Aim: State how many lines in the listing below include the word "that". Give nothing but the number.

Dataset excerpts:

--- BEGIN ---

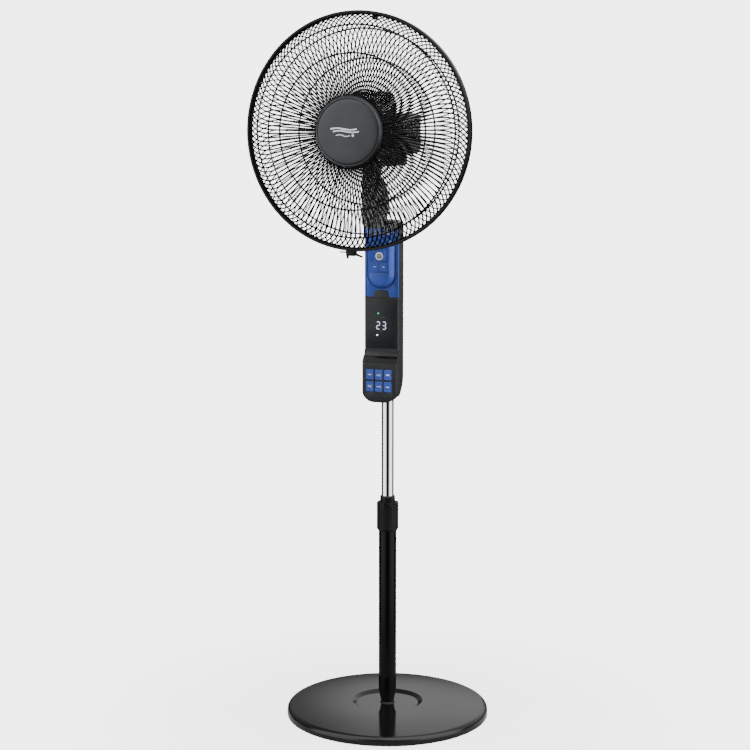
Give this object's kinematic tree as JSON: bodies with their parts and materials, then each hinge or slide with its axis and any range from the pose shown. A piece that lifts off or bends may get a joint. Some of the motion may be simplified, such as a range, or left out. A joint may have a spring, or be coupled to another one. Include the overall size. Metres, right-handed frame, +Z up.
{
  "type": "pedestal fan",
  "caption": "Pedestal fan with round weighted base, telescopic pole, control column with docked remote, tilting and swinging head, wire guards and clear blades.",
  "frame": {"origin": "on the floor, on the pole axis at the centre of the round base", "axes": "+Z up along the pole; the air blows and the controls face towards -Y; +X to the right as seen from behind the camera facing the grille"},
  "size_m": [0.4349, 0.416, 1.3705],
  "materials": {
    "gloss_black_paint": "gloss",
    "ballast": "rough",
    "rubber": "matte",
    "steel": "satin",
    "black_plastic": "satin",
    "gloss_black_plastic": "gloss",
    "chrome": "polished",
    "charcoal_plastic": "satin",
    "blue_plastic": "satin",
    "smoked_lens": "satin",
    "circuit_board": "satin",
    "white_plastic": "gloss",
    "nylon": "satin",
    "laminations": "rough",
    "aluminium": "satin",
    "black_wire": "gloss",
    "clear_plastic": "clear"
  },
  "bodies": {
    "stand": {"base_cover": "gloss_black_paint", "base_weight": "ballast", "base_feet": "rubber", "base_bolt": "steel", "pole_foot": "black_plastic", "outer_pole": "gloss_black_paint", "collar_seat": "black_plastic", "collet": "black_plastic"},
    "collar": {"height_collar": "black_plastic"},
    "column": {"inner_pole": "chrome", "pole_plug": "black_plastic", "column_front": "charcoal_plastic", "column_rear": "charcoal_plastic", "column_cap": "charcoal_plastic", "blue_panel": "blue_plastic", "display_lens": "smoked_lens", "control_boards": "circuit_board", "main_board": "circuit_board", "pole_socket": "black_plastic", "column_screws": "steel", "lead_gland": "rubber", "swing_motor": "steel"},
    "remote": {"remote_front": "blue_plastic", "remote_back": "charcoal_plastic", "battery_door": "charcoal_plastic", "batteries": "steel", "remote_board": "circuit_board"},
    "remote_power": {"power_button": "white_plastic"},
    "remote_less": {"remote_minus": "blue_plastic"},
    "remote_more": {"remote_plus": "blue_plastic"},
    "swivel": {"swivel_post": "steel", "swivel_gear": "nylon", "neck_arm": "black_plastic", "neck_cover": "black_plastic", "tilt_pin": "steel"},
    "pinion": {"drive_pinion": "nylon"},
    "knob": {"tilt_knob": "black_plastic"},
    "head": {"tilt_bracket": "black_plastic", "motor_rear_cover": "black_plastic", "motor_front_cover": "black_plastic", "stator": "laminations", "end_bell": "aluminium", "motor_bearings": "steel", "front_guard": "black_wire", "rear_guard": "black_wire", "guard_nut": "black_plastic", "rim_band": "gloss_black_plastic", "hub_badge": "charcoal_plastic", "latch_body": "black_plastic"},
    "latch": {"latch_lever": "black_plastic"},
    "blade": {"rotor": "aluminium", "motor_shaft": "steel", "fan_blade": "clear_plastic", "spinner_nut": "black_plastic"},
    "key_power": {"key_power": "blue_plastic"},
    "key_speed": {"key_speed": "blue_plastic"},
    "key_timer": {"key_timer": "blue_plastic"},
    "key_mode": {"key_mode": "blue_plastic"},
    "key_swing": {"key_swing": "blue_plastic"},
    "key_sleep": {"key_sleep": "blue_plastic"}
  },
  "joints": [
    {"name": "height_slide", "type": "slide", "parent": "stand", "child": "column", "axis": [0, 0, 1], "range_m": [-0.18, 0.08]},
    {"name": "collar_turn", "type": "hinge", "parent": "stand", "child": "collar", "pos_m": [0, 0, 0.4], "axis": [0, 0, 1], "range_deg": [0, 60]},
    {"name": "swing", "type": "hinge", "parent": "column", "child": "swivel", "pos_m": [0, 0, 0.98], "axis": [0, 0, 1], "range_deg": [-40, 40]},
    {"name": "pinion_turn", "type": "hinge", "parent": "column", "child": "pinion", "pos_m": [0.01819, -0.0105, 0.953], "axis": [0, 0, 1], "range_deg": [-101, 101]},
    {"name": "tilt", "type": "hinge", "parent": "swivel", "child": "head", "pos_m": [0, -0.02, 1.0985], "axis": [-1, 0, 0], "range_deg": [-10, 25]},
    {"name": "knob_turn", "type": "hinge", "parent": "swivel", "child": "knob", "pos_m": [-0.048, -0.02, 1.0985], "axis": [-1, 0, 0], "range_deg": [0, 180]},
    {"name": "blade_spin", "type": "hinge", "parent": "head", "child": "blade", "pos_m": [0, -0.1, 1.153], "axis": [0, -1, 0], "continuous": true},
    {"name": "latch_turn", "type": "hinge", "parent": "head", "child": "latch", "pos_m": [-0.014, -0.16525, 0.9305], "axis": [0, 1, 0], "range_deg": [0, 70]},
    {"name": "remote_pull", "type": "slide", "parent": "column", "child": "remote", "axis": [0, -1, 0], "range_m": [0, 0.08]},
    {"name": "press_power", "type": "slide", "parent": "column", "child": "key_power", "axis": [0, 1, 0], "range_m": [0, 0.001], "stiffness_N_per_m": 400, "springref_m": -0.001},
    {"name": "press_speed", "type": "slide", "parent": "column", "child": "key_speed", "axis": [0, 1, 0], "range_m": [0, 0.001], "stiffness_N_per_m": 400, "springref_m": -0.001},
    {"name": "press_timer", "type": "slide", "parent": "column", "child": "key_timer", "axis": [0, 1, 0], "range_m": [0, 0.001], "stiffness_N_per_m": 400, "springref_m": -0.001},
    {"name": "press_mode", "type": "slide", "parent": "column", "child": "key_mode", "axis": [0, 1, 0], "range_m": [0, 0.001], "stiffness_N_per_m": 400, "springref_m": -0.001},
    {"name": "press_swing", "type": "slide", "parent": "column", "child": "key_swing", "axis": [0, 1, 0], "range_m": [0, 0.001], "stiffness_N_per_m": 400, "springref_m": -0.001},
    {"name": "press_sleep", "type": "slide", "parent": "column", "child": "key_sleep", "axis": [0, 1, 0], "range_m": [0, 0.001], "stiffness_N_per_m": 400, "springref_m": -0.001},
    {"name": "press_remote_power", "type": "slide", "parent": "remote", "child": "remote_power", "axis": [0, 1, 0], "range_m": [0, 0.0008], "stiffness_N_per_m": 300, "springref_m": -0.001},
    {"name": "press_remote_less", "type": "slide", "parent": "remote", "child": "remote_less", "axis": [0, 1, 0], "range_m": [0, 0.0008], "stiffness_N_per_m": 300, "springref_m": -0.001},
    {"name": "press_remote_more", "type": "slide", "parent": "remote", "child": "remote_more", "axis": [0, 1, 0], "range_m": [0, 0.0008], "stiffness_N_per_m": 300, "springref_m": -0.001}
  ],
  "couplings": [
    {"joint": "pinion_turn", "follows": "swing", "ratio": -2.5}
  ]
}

--- END ---
--- BEGIN ---

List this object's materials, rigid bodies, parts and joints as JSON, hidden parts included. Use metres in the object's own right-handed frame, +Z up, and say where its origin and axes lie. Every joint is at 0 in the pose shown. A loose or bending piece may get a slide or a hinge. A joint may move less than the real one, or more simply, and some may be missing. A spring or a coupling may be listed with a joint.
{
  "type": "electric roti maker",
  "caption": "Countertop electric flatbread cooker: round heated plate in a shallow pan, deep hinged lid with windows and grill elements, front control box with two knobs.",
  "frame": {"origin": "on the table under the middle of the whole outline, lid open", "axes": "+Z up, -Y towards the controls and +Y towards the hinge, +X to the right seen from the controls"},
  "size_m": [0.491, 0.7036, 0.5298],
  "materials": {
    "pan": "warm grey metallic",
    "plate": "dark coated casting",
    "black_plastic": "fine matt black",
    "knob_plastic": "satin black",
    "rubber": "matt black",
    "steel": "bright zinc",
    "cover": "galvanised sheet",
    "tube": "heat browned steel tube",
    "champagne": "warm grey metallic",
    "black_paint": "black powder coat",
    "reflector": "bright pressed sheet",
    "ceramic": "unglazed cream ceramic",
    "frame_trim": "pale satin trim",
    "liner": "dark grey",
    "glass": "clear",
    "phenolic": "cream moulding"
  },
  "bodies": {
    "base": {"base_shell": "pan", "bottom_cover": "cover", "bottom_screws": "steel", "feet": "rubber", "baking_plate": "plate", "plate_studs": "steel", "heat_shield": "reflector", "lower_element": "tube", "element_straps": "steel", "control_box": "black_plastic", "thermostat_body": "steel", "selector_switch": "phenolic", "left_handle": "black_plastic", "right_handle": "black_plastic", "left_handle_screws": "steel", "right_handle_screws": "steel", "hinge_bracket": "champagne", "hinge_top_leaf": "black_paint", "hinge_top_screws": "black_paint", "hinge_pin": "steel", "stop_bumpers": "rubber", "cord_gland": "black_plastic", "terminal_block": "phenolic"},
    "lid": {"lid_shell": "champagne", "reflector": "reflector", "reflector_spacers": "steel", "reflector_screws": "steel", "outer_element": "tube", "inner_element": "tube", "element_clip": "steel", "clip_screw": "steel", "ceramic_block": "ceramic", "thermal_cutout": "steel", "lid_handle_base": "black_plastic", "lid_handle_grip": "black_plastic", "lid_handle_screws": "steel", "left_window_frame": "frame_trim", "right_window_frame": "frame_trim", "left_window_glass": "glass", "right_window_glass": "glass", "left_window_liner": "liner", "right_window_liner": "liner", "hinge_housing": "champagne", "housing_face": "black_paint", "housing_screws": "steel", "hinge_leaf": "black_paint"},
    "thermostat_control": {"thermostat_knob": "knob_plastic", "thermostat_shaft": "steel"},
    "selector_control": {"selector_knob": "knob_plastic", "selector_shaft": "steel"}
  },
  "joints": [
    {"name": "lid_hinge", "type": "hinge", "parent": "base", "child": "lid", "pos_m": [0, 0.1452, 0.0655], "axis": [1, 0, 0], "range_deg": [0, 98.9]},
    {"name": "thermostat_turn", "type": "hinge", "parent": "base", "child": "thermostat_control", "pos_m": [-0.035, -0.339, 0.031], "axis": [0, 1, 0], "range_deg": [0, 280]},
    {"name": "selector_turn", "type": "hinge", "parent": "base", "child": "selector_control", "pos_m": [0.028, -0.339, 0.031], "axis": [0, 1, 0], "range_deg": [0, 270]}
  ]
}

--- END ---
--- BEGIN ---

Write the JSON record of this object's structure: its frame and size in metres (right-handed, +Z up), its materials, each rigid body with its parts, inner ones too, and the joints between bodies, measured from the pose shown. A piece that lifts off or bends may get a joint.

--- END ---

Solution below: 2